# Cyclogest, Utrogestan or Lutigest?



## CDUK (Oct 3, 2015)

Hi ladies. I'm about to start our third FET but I hate cyclogest with a passion! I'm always worried they're going to fall out and hate the waxy stuff! My consultant says I can use Utrogestan or Lutigest instead. Are the just as bad as cyclogest?!


----------



## Hayze (Jul 29, 2015)

I’ve been on cyclogest and utrogestan. I prefer utrogestan because they come with an applicator.  However, my clinic no longer prescribe it as so many of their patients ended up with infections and reactions to it.  The mess is similar with both.  I found utrogestan had a tendency to fall off the applicator but you don’t need to lay down with it.
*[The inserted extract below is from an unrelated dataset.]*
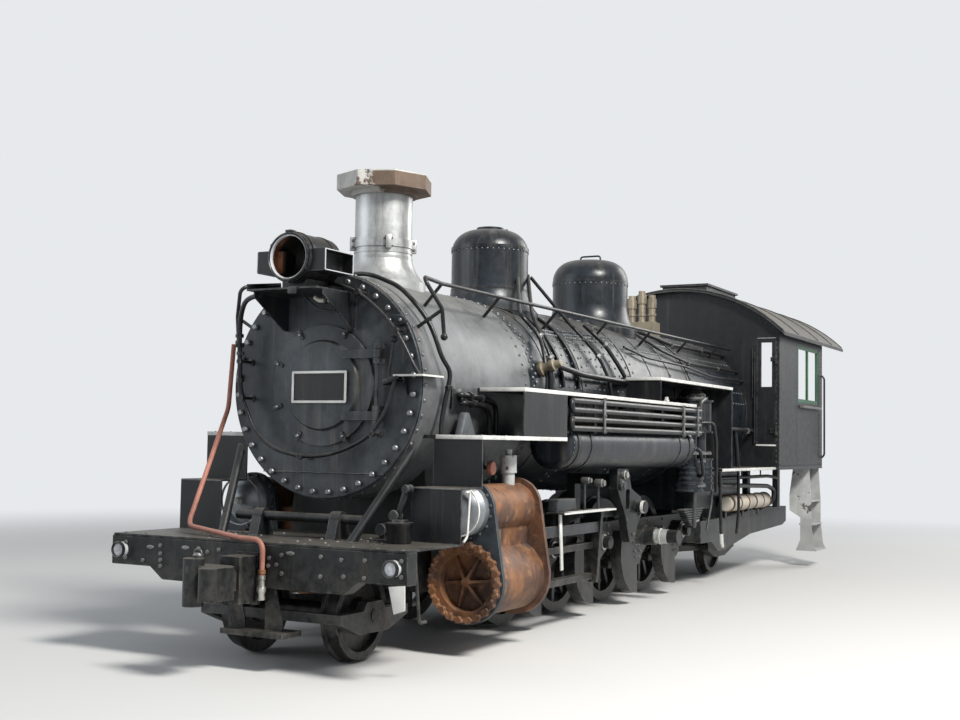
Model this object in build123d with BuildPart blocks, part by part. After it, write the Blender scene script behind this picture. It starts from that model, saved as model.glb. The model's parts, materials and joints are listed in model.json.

Cyclogest isn’t that bad once you get over the ickiness of it.


----------



## Lizzie982 (Jun 21, 2018)

Hello.
I’m on Utrogestan - it’s not too bad.... a bit of a mess but not too terrible. 
However HPT so far negative (9dp5dt) so will ask if next time I should try something else!


----------



## Tincancat (Mar 19, 2012)

Injections are by far the best you know you have got the whole dose as some women don't absorb the dose from pessaries.  There is a new injectable, Lubion, which can be done just under the skin with a short fine needle instead of the deep muscle injection needed for Gestone.
TCCx


----------